Aim. Could you print every record below exactly as it appears?

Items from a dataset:
=-=-=
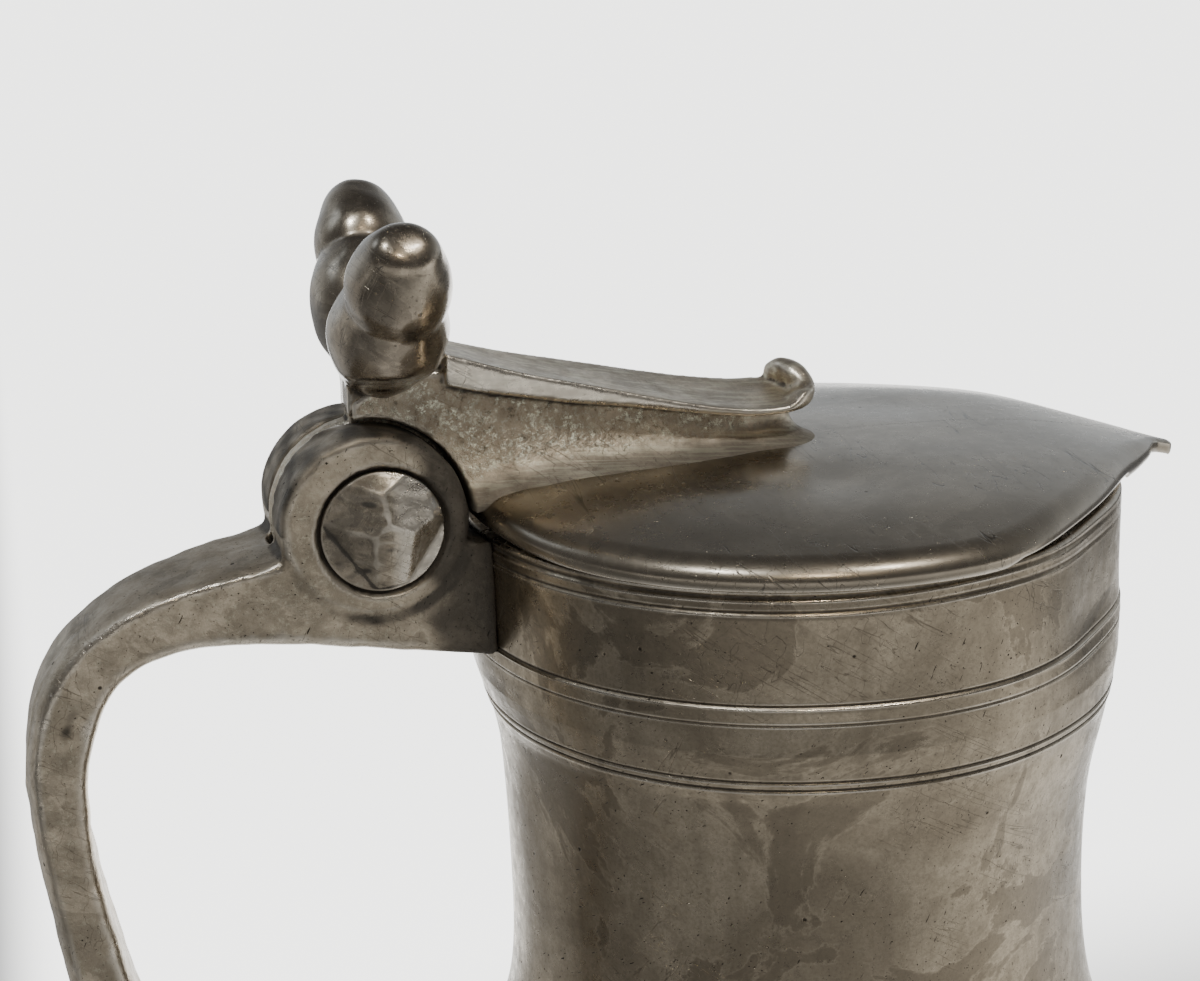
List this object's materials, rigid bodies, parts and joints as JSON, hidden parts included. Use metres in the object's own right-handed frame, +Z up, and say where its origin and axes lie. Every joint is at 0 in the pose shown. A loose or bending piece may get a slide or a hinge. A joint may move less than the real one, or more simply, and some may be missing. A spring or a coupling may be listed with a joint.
{
  "type": "lidded pewter tankard",
  "caption": "Lidded pewter tankard: baluster body with reeded collar, strap handle, and a hinged heart-shaped lid lifted by a twin-acorn thumbpiece.",
  "frame": {"origin": "centre of the flat base, on the body's axis, on the surface that it stands on", "axes": "+Z up along the body's axis; +X towards the tip of the heart-shaped lid, away from the handle; the lid's hinge axis runs along Y"},
  "size_m": [0.1657, 0.116, 0.2386],
  "materials": {
    "pewter_body": "aged pewter, worn satin with dark oxide in the reed lines, pits and drip stains",
    "pewter_handle": "aged pewter, darker and smoother from handling",
    "pewter_hinge": "aged pewter, hammered and burnished on the ridges",
    "pewter_lid": "aged pewter, polished by handling, bright worn edge",
    "pewter_rib": "as-cast pewter, grainy, with burnished strip edges"
  },
  "bodies": {
    "vessel": {"body_upper": "pewter_body", "body_lower": "pewter_body", "foot_ring": "pewter_body", "base_disc": "pewter_body", "handle": "pewter_handle", "hinge_pin": "pewter_hinge", "pin_plug_left": "pewter_hinge", "pin_plug_right": "pewter_hinge"},
    "lid": {"lid_plate": "pewter_lid", "lid_rib": "pewter_rib", "thumbpiece": "pewter_lid"}
  },
  "joints": [
    {"name": "lid_hinge", "type": "hinge", "parent": "vessel", "child": "lid", "pos_m": [-0.0593, 0, 0.1985], "axis": [0, -1, 0], "range_deg": [0, 85]}
  ]
}
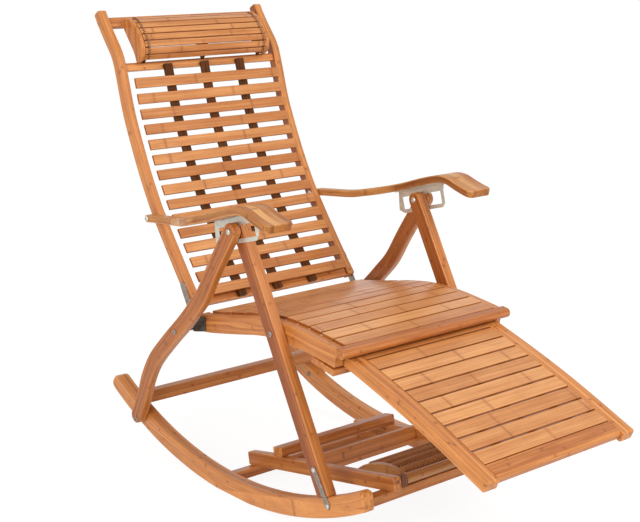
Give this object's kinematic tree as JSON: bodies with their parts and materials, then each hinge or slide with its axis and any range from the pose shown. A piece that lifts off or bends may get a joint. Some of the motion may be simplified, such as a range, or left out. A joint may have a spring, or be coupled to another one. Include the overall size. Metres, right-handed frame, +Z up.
{
  "type": "folding rocking recliner",
  "caption": "Folding bamboo rocking recliner with notched armrests, slatted seat and back, head pillow, pull-out footrest and a roller foot massager on its base.",
  "frame": {"origin": "centre of the chair's overall footprint, on the floor", "axes": "+Z up, -Y the way the sitter faces, +X the sitter's left"},
  "size_m": [0.642, 1.2568, 1.0291],
  "materials": {
    "bamboo": "satin lacquer",
    "bamboo_slats": "satin lacquer",
    "bamboo_dark": "stained, satin",
    "steel": "zinc plated",
    "dark_steel": "blackened"
  },
  "bodies": {
    "frame": {"rocker_l": "bamboo", "rocker_r": "bamboo", "front_leg_l": "bamboo", "front_leg_r": "bamboo", "rear_leg_l": "bamboo", "rear_leg_r": "bamboo", "rear_leg_bar": "bamboo", "leg_top_bolt_l": "steel", "leg_top_bolt_r": "steel", "rear_leg_bolt_l": "steel", "rear_leg_bolt_r": "steel", "seat_stop_stud_l": "steel", "seat_stop_stud_r": "steel", "rocker_strap_l": "dark_steel", "rocker_strap_r": "dark_steel", "base_beam_l": "bamboo", "base_beam_r": "bamboo", "base_rear_bar": "bamboo", "base_front_bar": "bamboo", "base_upper_bar": "bamboo", "base_cross_board": "bamboo", "massager_cheek_l": "bamboo_slats", "massager_cheek_r": "bamboo_slats", "massager_front_bar": "bamboo_dark"},
    "seat": {"seat_rail_l": "bamboo", "seat_rail_r": "bamboo", "seat_nose_bar": "bamboo", "seat_slats": "bamboo_slats", "seat_pivot_bolt_l": "steel", "seat_pivot_bolt_r": "steel", "seat_hook_plate_l": "dark_steel", "seat_hook_plate_r": "dark_steel", "hinge_pin_l": "steel", "hinge_pin_r": "steel"},
    "backrest": {"back_rail_l": "bamboo", "back_rail_r": "bamboo", "back_bottom_bar": "bamboo", "back_second_bar": "bamboo", "back_top_bar": "bamboo", "back_slats": "bamboo_slats", "back_hinge_plate_l": "dark_steel", "back_hinge_plate_r": "dark_steel", "pillow_board_l": "bamboo", "pillow_board_r": "bamboo", "pillow_slats": "bamboo_slats", "arm_pivot_bolt_l": "steel", "arm_pivot_bolt_r": "steel"},
    "armrests": {"armrest_l": "bamboo", "armrest_r": "bamboo", "arm_plate_l": "steel", "arm_plate_r": "steel"},
    "footrest_carriage": {"footrest_rear_board": "bamboo"},
    "footrest": {"footrest_rail_l": "bamboo", "footrest_rail_r": "bamboo", "footrest_front_bar": "bamboo", "footrest_slats": "bamboo_slats"},
    "roller_1": {"massage_roller_1": "bamboo_dark"},
    "roller_2": {"massage_roller_2": "bamboo_dark"},
    "roller_3": {"massage_roller_3": "bamboo_dark"},
    "roller_4": {"massage_roller_4": "bamboo_dark"}
  },
  "joints": [
    {"name": "fold", "type": "hinge", "parent": "frame", "child": "seat", "pos_m": [0, -0.06548, 0.40314], "axis": [1, 0, 0], "range_deg": [0, 6]},
    {"name": "recline", "type": "hinge", "parent": "seat", "child": "backrest", "pos_m": [0, 0.24392, 0.36014], "axis": [-1, 0, 0], "range_deg": [-8, 16]},
    {"name": "armrests_level", "type": "hinge", "parent": "backrest", "child": "armrests", "pos_m": [0, 0.3869, 0.57316], "axis": [1, 0, 0], "range_deg": [-6, 11.8]},
    {"name": "footrest_slide", "type": "slide", "parent": "seat", "child": "footrest_carriage", "axis": [0, 0.9964, -0.0847], "range_m": [0, 0.32]},
    {"name": "footrest_tilt", "type": "hinge", "parent": "footrest_carriage", "child": "footrest", "pos_m": [0, -0.16708, 0.37573], "axis": [-1, 0, 0], "range_deg": [0, 19.1]},
    {"name": "roller_1_spin", "type": "hinge", "parent": "frame", "child": "roller_1", "pos_m": [0, -0.1931, 0.10646], "axis": [1, 0, 0], "continuous": true},
    {"name": "roller_2_spin", "type": "hinge", "parent": "frame", "child": "roller_2", "pos_m": [0, -0.22299, 0.11535], "axis": [1, 0, 0], "continuous": true},
    {"name": "roller_3_spin", "type": "hinge", "parent": "frame", "child": "roller_3", "pos_m": [0, -0.25349, 0.1209], "axis": [1, 0, 0], "continuous": true},
    {"name": "roller_4_spin", "type": "hinge", "parent": "frame", "child": "roller_4", "pos_m": [0, -0.2846, 0.1231], "axis": [1, 0, 0], "continuous": true}
  ],
  "couplings": [
    {"joint": "armrests_level", "follows": "recline", "ratio": 0.73},
    {"joint": "footrest_tilt", "follows": "footrest_slide", "rad_per_m": 1.036}
  ]
}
=-=-=
Correct answer.
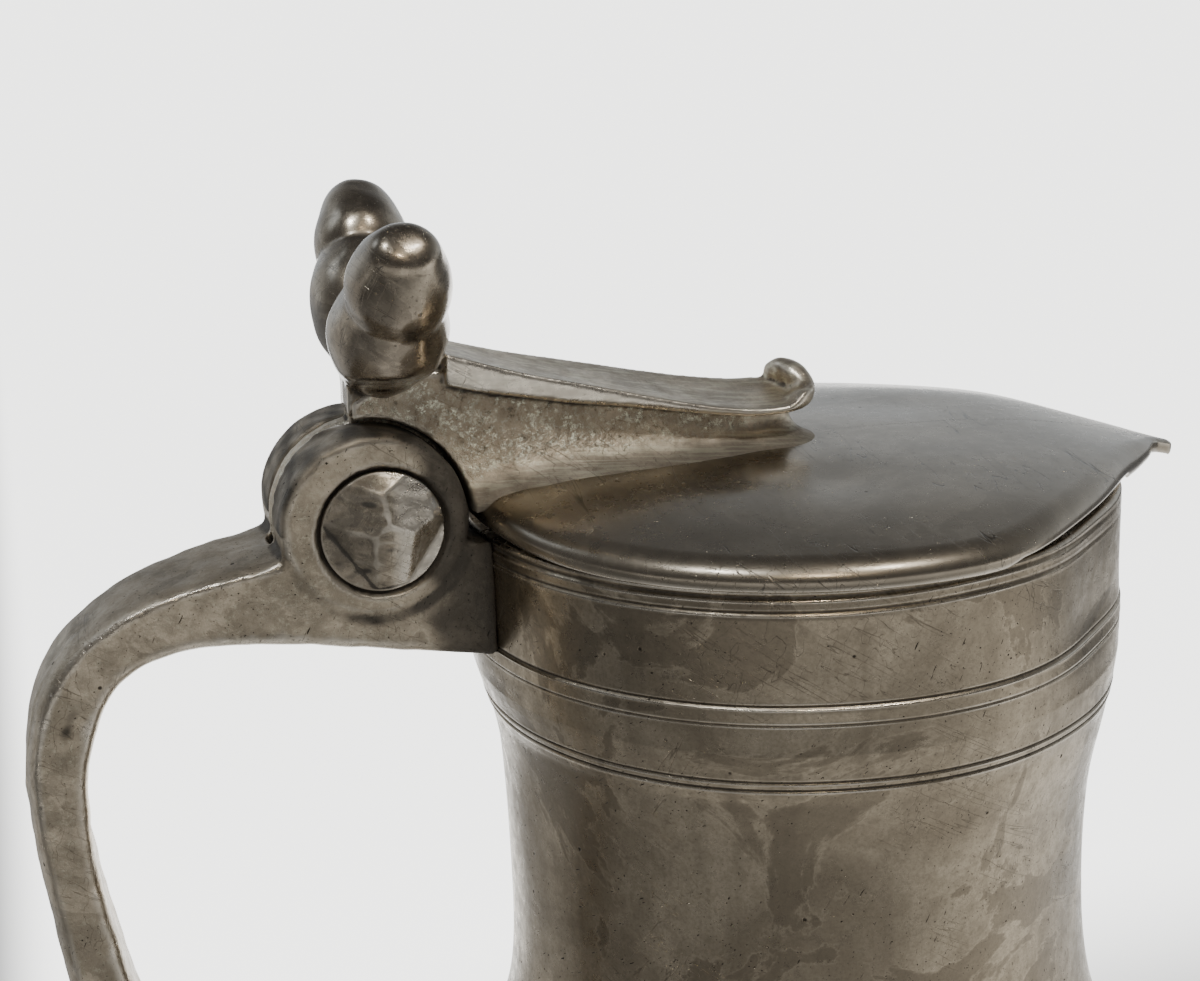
List this object's materials, rigid bodies, parts and joints as JSON, hidden parts included. Use metres in the object's own right-handed frame, +Z up, and say where its origin and axes lie. Every joint is at 0 in the pose shown. A loose or bending piece may get a slide or a hinge. A joint may move less than the real one, or more simply, and some may be missing. A spring or a coupling may be listed with a joint.
{
  "type": "lidded pewter tankard",
  "caption": "Lidded pewter tankard: baluster body with reeded collar, strap handle, and a hinged heart-shaped lid lifted by a twin-acorn thumbpiece.",
  "frame": {"origin": "centre of the flat base, on the body's axis, on the surface that it stands on", "axes": "+Z up along the body's axis; +X towards the tip of the heart-shaped lid, away from the handle; the lid's hinge axis runs along Y"},
  "size_m": [0.1657, 0.116, 0.2386],
  "materials": {
    "pewter_body": "aged pewter, worn satin with dark oxide in the reed lines, pits and drip stains",
    "pewter_handle": "aged pewter, darker and smoother from handling",
    "pewter_hinge": "aged pewter, hammered and burnished on the ridges",
    "pewter_lid": "aged pewter, polished by handling, bright worn edge",
    "pewter_rib": "as-cast pewter, grainy, with burnished strip edges"
  },
  "bodies": {
    "vessel": {"body_upper": "pewter_body", "body_lower": "pewter_body", "foot_ring": "pewter_body", "base_disc": "pewter_body", "handle": "pewter_handle", "hinge_pin": "pewter_hinge", "pin_plug_left": "pewter_hinge", "pin_plug_right": "pewter_hinge"},
    "lid": {"lid_plate": "pewter_lid", "lid_rib": "pewter_rib", "thumbpiece": "pewter_lid"}
  },
  "joints": [
    {"name": "lid_hinge", "type": "hinge", "parent": "vessel", "child": "lid", "pos_m": [-0.0593, 0, 0.1985], "axis": [0, -1, 0], "range_deg": [0, 85]}
  ]
}
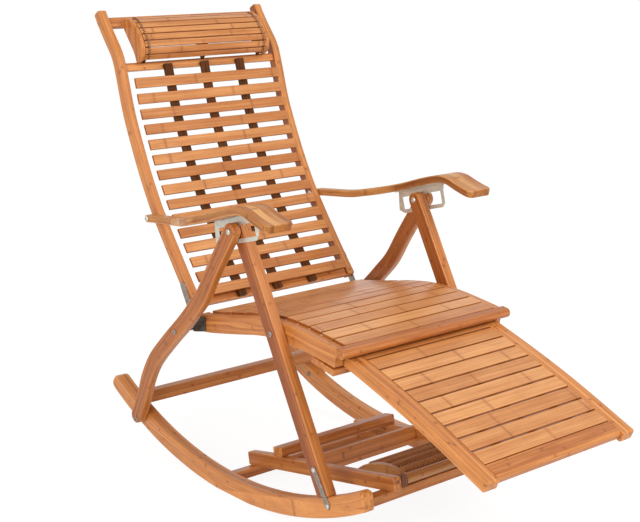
Give this object's kinematic tree as JSON: bodies with their parts and materials, then each hinge or slide with its axis and any range from the pose shown. A piece that lifts off or bends may get a joint. Some of the motion may be simplified, such as a range, or left out. A joint may have a spring, or be coupled to another one. Include the overall size. Metres, right-handed frame, +Z up.
{
  "type": "folding rocking recliner",
  "caption": "Folding bamboo rocking recliner with notched armrests, slatted seat and back, head pillow, pull-out footrest and a roller foot massager on its base.",
  "frame": {"origin": "centre of the chair's overall footprint, on the floor", "axes": "+Z up, -Y the way the sitter faces, +X the sitter's left"},
  "size_m": [0.642, 1.2568, 1.0291],
  "materials": {
    "bamboo": "satin lacquer",
    "bamboo_slats": "satin lacquer",
    "bamboo_dark": "stained, satin",
    "steel": "zinc plated",
    "dark_steel": "blackened"
  },
  "bodies": {
    "frame": {"rocker_l": "bamboo", "rocker_r": "bamboo", "front_leg_l": "bamboo", "front_leg_r": "bamboo", "rear_leg_l": "bamboo", "rear_leg_r": "bamboo", "rear_leg_bar": "bamboo", "leg_top_bolt_l": "steel", "leg_top_bolt_r": "steel", "rear_leg_bolt_l": "steel", "rear_leg_bolt_r": "steel", "seat_stop_stud_l": "steel", "seat_stop_stud_r": "steel", "rocker_strap_l": "dark_steel", "rocker_strap_r": "dark_steel", "base_beam_l": "bamboo", "base_beam_r": "bamboo", "base_rear_bar": "bamboo", "base_front_bar": "bamboo", "base_upper_bar": "bamboo", "base_cross_board": "bamboo", "massager_cheek_l": "bamboo_slats", "massager_cheek_r": "bamboo_slats", "massager_front_bar": "bamboo_dark"},
    "seat": {"seat_rail_l": "bamboo", "seat_rail_r": "bamboo", "seat_nose_bar": "bamboo", "seat_slats": "bamboo_slats", "seat_pivot_bolt_l": "steel", "seat_pivot_bolt_r": "steel", "seat_hook_plate_l": "dark_steel", "seat_hook_plate_r": "dark_steel", "hinge_pin_l": "steel", "hinge_pin_r": "steel"},
    "backrest": {"back_rail_l": "bamboo", "back_rail_r": "bamboo", "back_bottom_bar": "bamboo", "back_second_bar": "bamboo", "back_top_bar": "bamboo", "back_slats": "bamboo_slats", "back_hinge_plate_l": "dark_steel", "back_hinge_plate_r": "dark_steel", "pillow_board_l": "bamboo", "pillow_board_r": "bamboo", "pillow_slats": "bamboo_slats", "arm_pivot_bolt_l": "steel", "arm_pivot_bolt_r": "steel"},
    "armrests": {"armrest_l": "bamboo", "armrest_r": "bamboo", "arm_plate_l": "steel", "arm_plate_r": "steel"},
    "footrest_carriage": {"footrest_rear_board": "bamboo"},
    "footrest": {"footrest_rail_l": "bamboo", "footrest_rail_r": "bamboo", "footrest_front_bar": "bamboo", "footrest_slats": "bamboo_slats"},
    "roller_1": {"massage_roller_1": "bamboo_dark"},
    "roller_2": {"massage_roller_2": "bamboo_dark"},
    "roller_3": {"massage_roller_3": "bamboo_dark"},
    "roller_4": {"massage_roller_4": "bamboo_dark"}
  },
  "joints": [
    {"name": "fold", "type": "hinge", "parent": "frame", "child": "seat", "pos_m": [0, -0.06548, 0.40314], "axis": [1, 0, 0], "range_deg": [0, 6]},
    {"name": "recline", "type": "hinge", "parent": "seat", "child": "backrest", "pos_m": [0, 0.24392, 0.36014], "axis": [-1, 0, 0], "range_deg": [-8, 16]},
    {"name": "armrests_level", "type": "hinge", "parent": "backrest", "child": "armrests", "pos_m": [0, 0.3869, 0.57316], "axis": [1, 0, 0], "range_deg": [-6, 11.8]},
    {"name": "footrest_slide", "type": "slide", "parent": "seat", "child": "footrest_carriage", "axis": [0, 0.9964, -0.0847], "range_m": [0, 0.32]},
    {"name": "footrest_tilt", "type": "hinge", "parent": "footrest_carriage", "child": "footrest", "pos_m": [0, -0.16708, 0.37573], "axis": [-1, 0, 0], "range_deg": [0, 19.1]},
    {"name": "roller_1_spin", "type": "hinge", "parent": "frame", "child": "roller_1", "pos_m": [0, -0.1931, 0.10646], "axis": [1, 0, 0], "continuous": true},
    {"name": "roller_2_spin", "type": "hinge", "parent": "frame", "child": "roller_2", "pos_m": [0, -0.22299, 0.11535], "axis": [1, 0, 0], "continuous": true},
    {"name": "roller_3_spin", "type": "hinge", "parent": "frame", "child": "roller_3", "pos_m": [0, -0.25349, 0.1209], "axis": [1, 0, 0], "continuous": true},
    {"name": "roller_4_spin", "type": "hinge", "parent": "frame", "child": "roller_4", "pos_m": [0, -0.2846, 0.1231], "axis": [1, 0, 0], "continuous": true}
  ],
  "couplings": [
    {"joint": "armrests_level", "follows": "recline", "ratio": 0.73},
    {"joint": "footrest_tilt", "follows": "footrest_slide", "rad_per_m": 1.036}
  ]
}